For instance, he said while the telecommunications sector had been witnessing significant growth in Nigeria for some time, it had not led to the creation of a corresponding number of jobs.

He added that there was a need to focus on sectors such as agriculture that had the capacity to create jobs for the increasing unemployed youths, who could be assets if they were properly managed.
It is because of the basic structure of the economy, the welfare of the populace and policies that the Chief Economist at the World Bank, Africa Region, Mr. Francisco Ferreira, told South Africans not to lose sleep that Nigeria’s economy had been rebased.
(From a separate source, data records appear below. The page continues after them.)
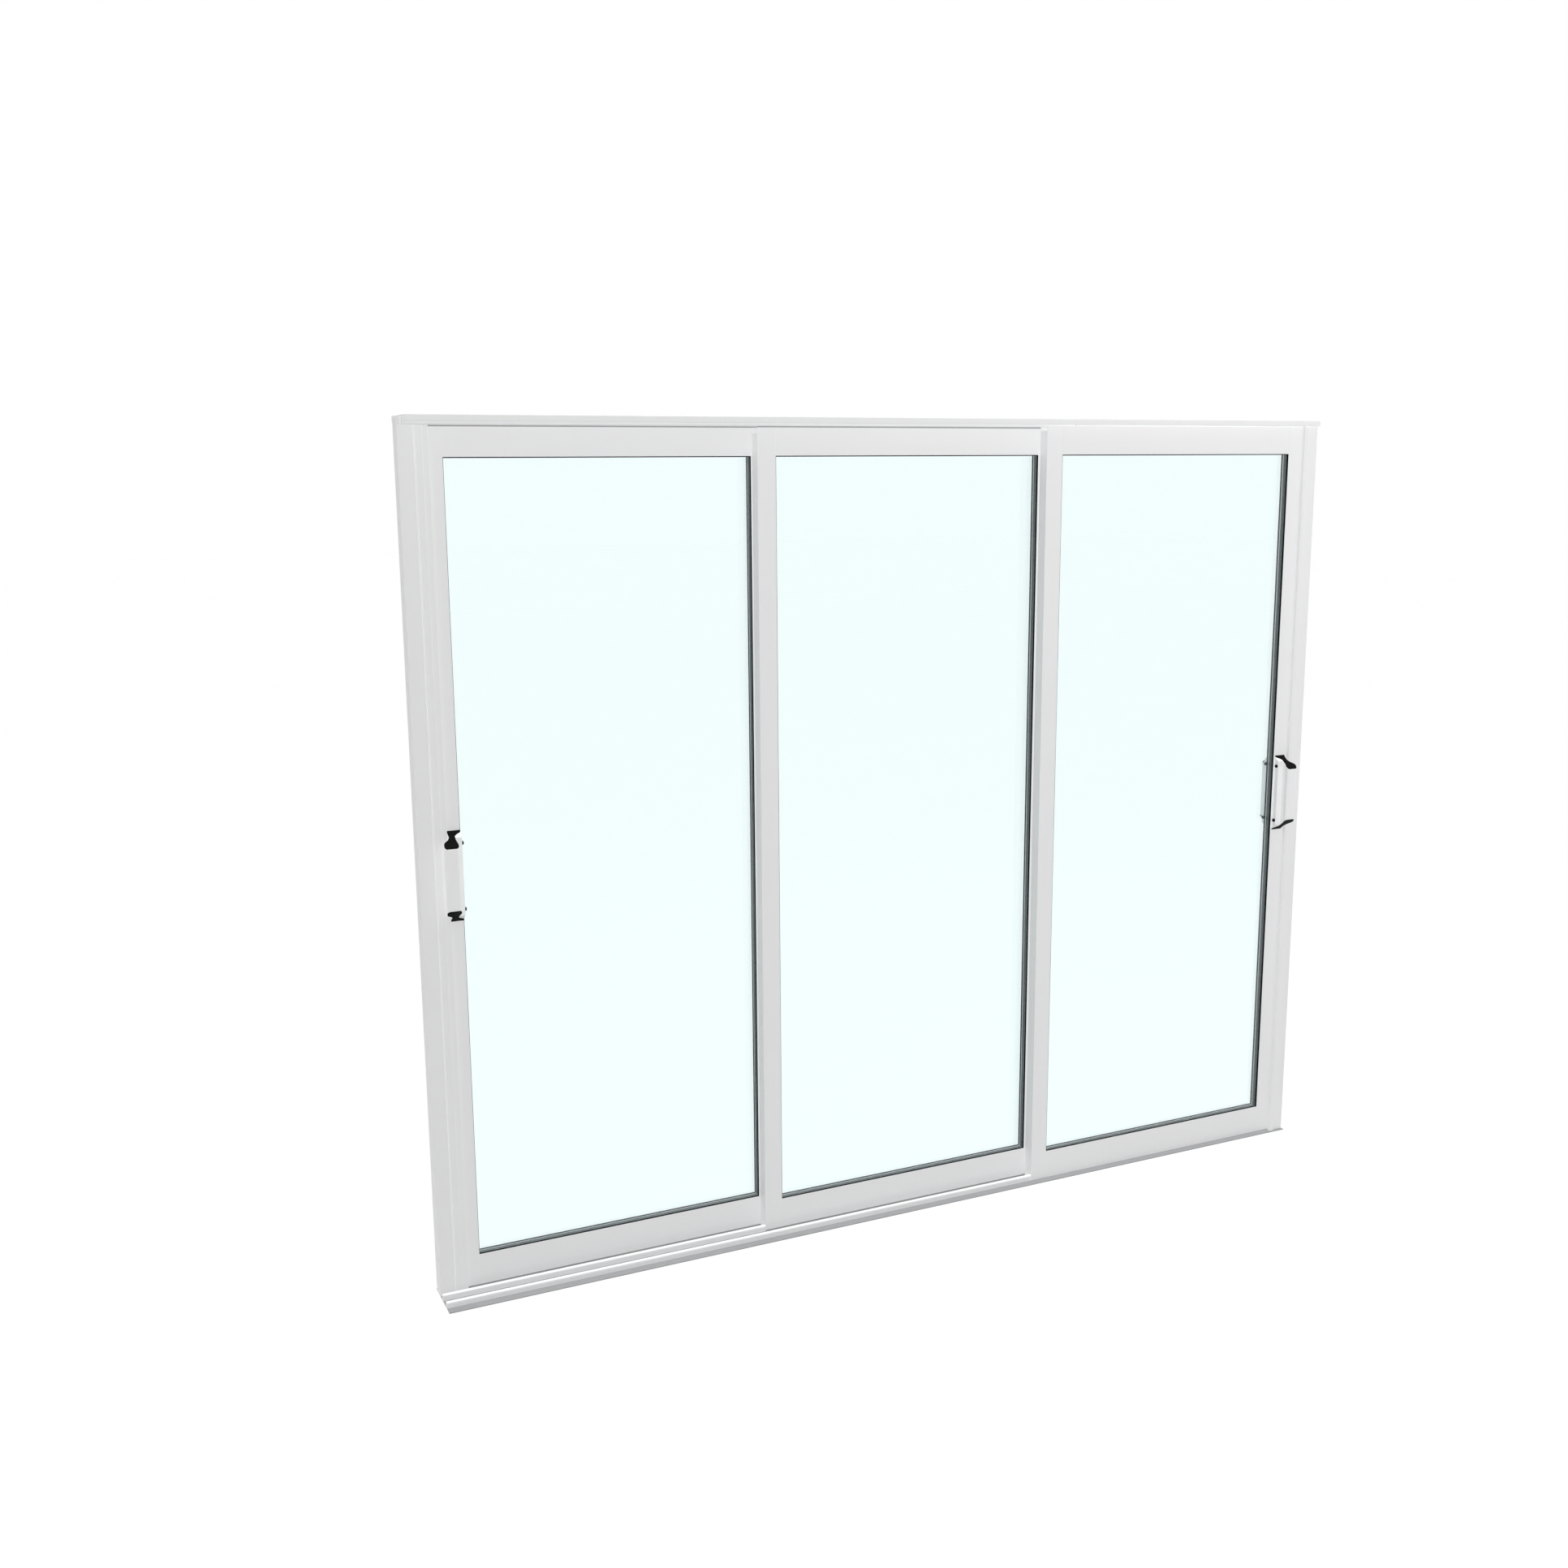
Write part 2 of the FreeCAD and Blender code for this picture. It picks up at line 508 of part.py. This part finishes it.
def handle(name, towards, turn, x, y):
    """A pull handle and its black trim, on the sash face at x and y."""
    spot = FreeCAD.Placement(FreeCAD.Vector(), FreeCAD.Rotation(FreeCAD.Vector(0, 0, 1), turn))
    z = "sizes.handle_height - sizes.handle_long / 2"
    glass_side = -1 if towards == "1" else 1
    section = hourglass(f"{name}_section", towards)
    inner = sloped_wedge(f"{name}_inner", cell("cap_thick"))
    reach = f"({HALF} + {NECK_LOW} + sizes.block_bite)"
    side = block(f"{name}_side_bar", f"-{HALF}" if glass_side < 0 else f"{HALF} - {reach}", "0", "0",
                 reach, cell("block_deep"), cell("handle_long"))
    joined = doc.addObject("Part::Fuse", f"{name}_joined")
    joined.Base = overlap(f"{name}_grip", section, inner)
    joined.Tool = overlap(f"{name}_side", side, inner)
    joined.Placement = spot
    keep(place(joined, x, y, z), name)

    ends = overlap(f"{name}_ends", section, sloped_wedge(f"{name}_outer", "0"))
    trim = [cut(f"{name}_caps", ends, inner)]
    for end in (-1, 1):
        screw = doc.addObject("Part::Cylinder", f"{name}_screw_{end + 1}")
        screw.Placement = FreeCAD.Placement(
            FreeCAD.Vector(), FreeCAD.Rotation(FreeCAD.Vector(0, 1, 0), 90 * glass_side))
        bind(screw, Radius=cell("screw_radius"), Height=cell("screw_head"))
        place(screw, f"{glass_side} * {HALF}", cell("screw_out"),
              f"(sizes.handle_long + {end} * sizes.screw_spacing) / 2")
        trim.append(screw)
    pair = group(f"{name}_trim_set", trim)
    pair.Placement = spot
    keep(place(pair, x, y, z), f"{name}_trim")


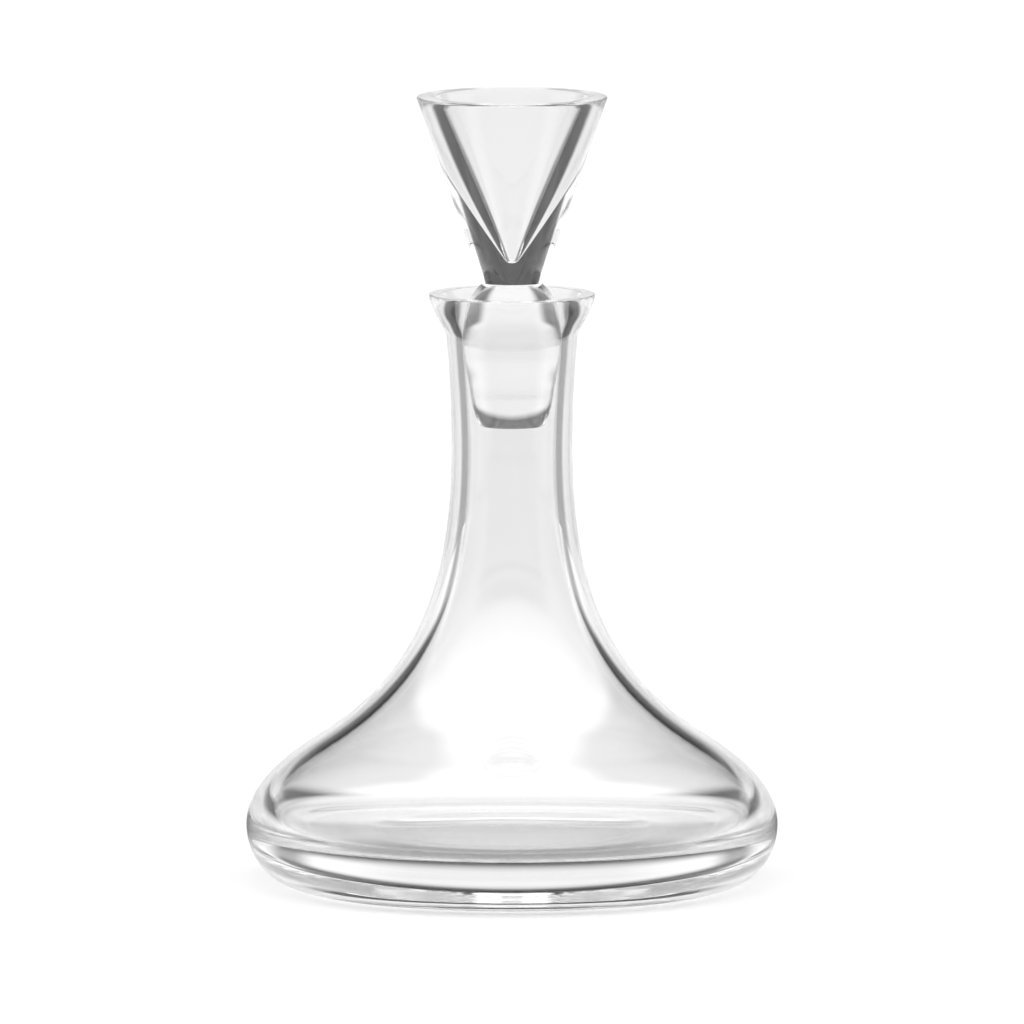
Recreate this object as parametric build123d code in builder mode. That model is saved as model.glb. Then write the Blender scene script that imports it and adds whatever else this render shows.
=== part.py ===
from build123d import *
import os

# Glass decanter with a hollow cone-headed stopper, in millimetres and degrees.
# Both pieces are turned about the Z axis, and the flask stands on Z = 0.
# An outline is walked through named stations (radius, height). Its heading is the way it
# runs there, with 0 outward and 90 straight up, and its pull is how far it holds that heading.

# Flask, outside
foot_radius = 75.8
foot_ring_radius = 56.0
punt_depth = 5.0
belly_radius = 100.0
belly_height = 23.8
shoulder_radius = 72.6
shoulder_height = 56.8
shoulder_heading = 147.8
waist_radius = 22.7
waist_height = 166.0
collar_radius = 24.6
collar_height = 207.4
collar_heading = 84.8
lip_radius = 31.4
lip_height = 224.3
lip_heading = 80.0

foot_pull = 14.2
belly_pull = 13.8
shoulder_pull_below = 15.3
shoulder_pull_above = 41.5
waist_pull_below = 55.0
waist_pull_above = 19.5
collar_pull_below = 11.0
collar_pull_above = 5.5
lip_pull = 8.5
punt_centre_pull = 25.0
punt_edge_pull = 16.0

# Flask, inside: the wall is thin at the neck and thickens into a heavy base
floor_height = 21.4
floor_edge_radius = 80.0
floor_edge_height = 20.2
cavity_radius = 90.8
cavity_height = 27.0
cavity_shoulder_radius = 69.2
cavity_shoulder_height = 51.6
bore_waist_radius = 16.35
bore_waist_height = 164.0
seat_radius = 18.78
seat_height = 207.6
seat_heading = 87.0
mouth_radius = 26.3
mouth_heading = 63.0
lip_rounding = 0.4
mouth_pull = 8.0
seat_pull_above = 5.0
seat_pull_below = 14.0
bore_pull_above = 12.0
bore_pull_below = 55.0
cavity_shoulder_pull_above = 43.0
cavity_shoulder_pull_below = 15.0
cavity_pull_above = 8.0
cavity_pull_below = 5.0
floor_corner_pull = 6.0
floor_edge_pull = 22.0
floor_centre_pull = 25.0

# Stopper: a blunt egg of a plug with its broad end up, a narrow waist and a hollow cone
plug_bottom_height = 174.4
plug_bottom_radius = 11.9
plug_bottom_heading = 44.0
plug_corner_radius = 1.2
plug_side_radius = 15.7
plug_side_height = 186.2
plug_side_heading = 84.0
plug_radius = 18.6
plug_height = 208.6
stopper_waist_radius = 11.35
stopper_waist_height = 228.2
stopper_waist_heading = 140.5
waist_blend_radius = 0.8
cone_top_radius = 36.1
cone_top_height = 298.8
cone_rim_radius = 0.6
hollow_top_radius = 28.6
hollow_tip_height = 238.0
hollow_tip_width = 1.2
hollow_tip_radius = 1.5
hollow_rim_radius = 0.5
plug_corner_pull = 2.2
plug_side_pull_below = 4.6
plug_side_pull_above = 7.5
plug_seat_pull_below = 9.0
plug_seat_pull_above = 7.4
stopper_waist_pull = 6.9


def along(station, heading, distance):
    """The point that lies a distance from a station in a heading."""
    step = Vector(distance, 0).rotate(Axis.Z, heading)
    return Vector(*station) + step


def stretch(start, start_heading, start_pull, end, end_heading, end_pull):
    """One smooth stretch of outline, which leaves and arrives along the given headings."""
    first_handle = along(start, start_heading, start_pull)
    last_handle = along(end, end_heading, -end_pull)
    return Bezier(Vector(*start), first_handle, last_handle, Vector(*end))


# Stations of the flask
punt_centre = (0, punt_depth)
foot_ring = (foot_ring_radius, 0)
foot = (foot_radius, 0)
belly = (belly_radius, belly_height)
shoulder = (shoulder_radius, shoulder_height)
waist = (waist_radius, waist_height)
collar = (collar_radius, collar_height)
lip = (lip_radius, lip_height)
mouth = (mouth_radius, lip_height)
seat = (seat_radius, seat_height)
bore_waist = (bore_waist_radius, bore_waist_height)
cavity_shoulder = (cavity_shoulder_radius, cavity_shoulder_height)
cavity = (cavity_radius, cavity_height)
floor_edge = (floor_edge_radius, floor_edge_height)
floor_centre = (0, floor_height)

# Flask
with BuildPart() as flask:
    with BuildSketch(Plane.XZ) as flask_profile:
        with BuildLine():
            # underside, hollowed so that it stands on a flat ring
            stretch(punt_centre, 0, punt_centre_pull, foot_ring, 0, punt_edge_pull)
            Line(foot_ring, foot)
            # outside, from the foot up to the lip
            stretch(foot, 0, foot_pull, belly, 90, belly_pull)
            stretch(belly, 90, belly_pull, shoulder, shoulder_heading, shoulder_pull_below)
            stretch(shoulder, shoulder_heading, shoulder_pull_above, waist, 90, waist_pull_below)
            stretch(waist, 90, waist_pull_above, collar, collar_heading, collar_pull_below)
            stretch(collar, collar_heading, collar_pull_above, lip, lip_heading, lip_pull)
            # flat rim
            Line(lip, mouth)
            # inside, from the mouth down to the middle of the floor
            stretch(mouth, mouth_heading + 180, mouth_pull, seat, seat_heading + 180, seat_pull_above)
            stretch(seat, seat_heading + 180, seat_pull_below, bore_waist, 270, bore_pull_above)
            stretch(bore_waist, 270, bore_pull_below,
                    cavity_shoulder, shoulder_heading + 180, cavity_shoulder_pull_above)
            stretch(cavity_shoulder, shoulder_heading + 180, cavity_shoulder_pull_below,
                    cavity, 270, cavity_pull_above)
            stretch(cavity, 270, cavity_pull_below, floor_edge, 180, floor_corner_pull)
            stretch(floor_edge, 180, floor_edge_pull, floor_centre, 180, floor_centre_pull)
            Line(floor_centre, punt_centre)
        make_face()
        for corner in (lip, mouth):
            nearest = flask_profile.vertices().sort_by_distance(Vector(*corner))[0]
            fillet(nearest, lip_rounding)
    revolve(axis=Axis.Z)
flask.part.label = "flask"

# Stations of the stopper
plug_centre = (0, plug_bottom_height)
plug_corner = (plug_bottom_radius, plug_bottom_height)
plug_side = (plug_side_radius, plug_side_height)
plug_seat = (plug_radius, plug_height)
stopper_waist = (stopper_waist_radius, stopper_waist_height)
cone_top = (cone_top_radius, cone_top_height)
hollow_top = (hollow_top_radius, cone_top_height)
hollow_tip = (hollow_tip_width, hollow_tip_height)
hollow_apex = (0, hollow_tip_height)
stopper_roundings = [
    (plug_corner, plug_corner_radius),
    (stopper_waist, waist_blend_radius),
    (cone_top, cone_rim_radius),
    (hollow_top, hollow_rim_radius),
    (hollow_tip, hollow_tip_radius),
]

# Stopper: its head is solid where the cone is narrow, and the hollow is open at the top
with BuildPart() as stopper:
    with BuildSketch(Plane.XZ) as stopper_profile:
        with BuildLine():
            Line(plug_centre, plug_corner)
            stretch(plug_corner, plug_bottom_heading, plug_corner_pull,
                    plug_side, plug_side_heading, plug_side_pull_below)
            stretch(plug_side, plug_side_heading, plug_side_pull_above,
                    plug_seat, 90, plug_seat_pull_below)
            stretch(plug_seat, 90, plug_seat_pull_above,
                    stopper_waist, stopper_waist_heading, stopper_waist_pull)
            Line(stopper_waist, cone_top)
            Line(cone_top, hollow_top)
            Line(hollow_top, hollow_tip)
            Line(hollow_tip, hollow_apex)
            Line(hollow_apex, plug_centre)
        make_face()
        for corner, radius in stopper_roundings:
            nearest = stopper_profile.vertices().sort_by_distance(Vector(*corner))[0]
            fillet(nearest, radius)
    revolve(axis=Axis.Z)
stopper.part.label = "stopper"

os.makedirs("parts", exist_ok=True)
export_step(flask.part, "parts/flask.step")
export_step(stopper.part, "parts/stopper.step")
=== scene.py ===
import math

import bpy
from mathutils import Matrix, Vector


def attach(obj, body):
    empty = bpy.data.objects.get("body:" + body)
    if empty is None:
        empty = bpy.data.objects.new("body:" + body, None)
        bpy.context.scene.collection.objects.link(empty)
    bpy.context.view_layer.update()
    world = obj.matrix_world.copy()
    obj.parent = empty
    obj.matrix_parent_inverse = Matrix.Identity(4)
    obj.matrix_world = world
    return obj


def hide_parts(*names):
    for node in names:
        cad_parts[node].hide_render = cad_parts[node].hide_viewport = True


# A clear glass decanter with its hollow cone-headed stopper, on a pale floor in soft light.
# The outlines are in millimetres, and the meshes, floor, light and camera in metres.
# Angles are in degrees. A heading is the way an outline runs, with 0 outward and 90 straight up,
# and a pull is how far the outline holds its heading on either side of a station.
MM = 0.001

# Flask, outside
foot_radius = 75.8
foot_ring_radius = 56.0
punt_depth = 5.0
belly_radius = 100.0
belly_height = 23.8
shoulder_radius = 72.6
shoulder_height = 56.8
shoulder_heading = 147.8
waist_radius = 22.7
waist_height = 166.0
collar_radius = 24.6
collar_height = 207.4
collar_heading = 84.8
lip_radius = 31.4
lip_height = 224.3
lip_heading = 80.0

foot_pull = 14.2
belly_pull = 13.8
shoulder_pull_below = 15.3
shoulder_pull_above = 41.5
waist_pull_below = 55.0
waist_pull_above = 19.5
collar_pull_below = 11.0
collar_pull_above = 5.5
lip_pull = 8.5
punt_centre_pull = 25.0
punt_edge_pull = 16.0

# Flask, inside
floor_height = 21.4
floor_edge_radius = 80.0
floor_edge_height = 20.2
cavity_radius = 90.8
cavity_height = 27.0
cavity_shoulder_radius = 69.2
cavity_shoulder_height = 51.6
bore_waist_radius = 16.35
bore_waist_height = 164.0
seat_radius = 18.78
seat_height = 207.6
seat_heading = 87.0
mouth_radius = 26.3
mouth_heading = 63.0
lip_rounding = 0.4
mouth_pull = 8.0
seat_pull_above = 5.0
seat_pull_below = 14.0
bore_pull_above = 12.0
bore_pull_below = 55.0
cavity_shoulder_pull_above = 43.0
cavity_shoulder_pull_below = 15.0
cavity_pull_above = 8.0
cavity_pull_below = 5.0
floor_corner_pull = 6.0
floor_edge_pull = 22.0
floor_centre_pull = 25.0

# Stopper
plug_bottom_height = 174.4
plug_bottom_radius = 11.9
plug_bottom_heading = 44.0
plug_corner_radius = 1.2
plug_side_radius = 15.7
plug_side_height = 186.2
plug_side_heading = 84.0
plug_radius = 18.6
plug_height = 208.6
stopper_waist_radius = 11.35
stopper_waist_height = 228.2
stopper_waist_heading = 140.5
waist_blend_radius = 0.8
cone_top_radius = 36.1
cone_top_height = 298.8
cone_rim_radius = 0.6
hollow_top_radius = 28.6
hollow_tip_height = 238.0
hollow_tip_width = 1.2
hollow_tip_radius = 1.5
hollow_rim_radius = 0.5
plug_corner_pull = 2.2
plug_side_pull_below = 4.6
plug_side_pull_above = 7.5
plug_seat_pull_below = 9.0
plug_seat_pull_above = 7.4
stopper_waist_pull = 6.9

# Fineness of the meshes
STEPS_AROUND = 288
STEPS_PER_STRETCH = 26
STEPS_PER_ROUNDING = 8
STEPS_PER_RIM = 4
STEPS_PER_CONE = 40
STEPS_PER_DISC = 12
CLOSEST_POINTS = 0.02
ROUNDING_MARGIN = 0.1
WAIST_MARGIN = 0.2
AXIS_MARGIN = 0.05
ON_AXIS = 0.000001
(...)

Answering questions posed by Nigerian and South African journalists on the import of Nigeria’s rebased economy for foreign investment in both countries, Ferreira said South Africa did not have to worry about losing the topmost position to Nigeria as investors had other things to consider rather than the size of the GDP.
He said, “Really, what matters in the end is per capita income. What matters is individual’s living standard. It is just great we now have a better sense of how large that economy (Nigerian) is. It is also the most populous country in the region. It is fantastic that we know that, but going forward, what matters is living standard for everyone and the productivity that generates those living standards.
“For South Africa, I don’t think investors sitting in New York, London, Beijing or Tokyo are looking at GDP statistics necessarily. They are looking at how profitable investments they can make in that country are. The fact that Nigeria has a larger economy is not something I would predict we would worry about if I were South African.”

Although the nation has the 26th largest economy in the world, it occupies the 177th position in terms of Purchasing Power Parity; just below Djibouti and above Papua New Guinea. Purchasing Power Parity is used in measuring the income level across the nations of the world.

At 54, Nigeria has the largest economy in Africa. That is as far as it gets. It has always been a big nation that has not find how to convert its potential to the benefit of the majority of its huge population, the largest in Africa.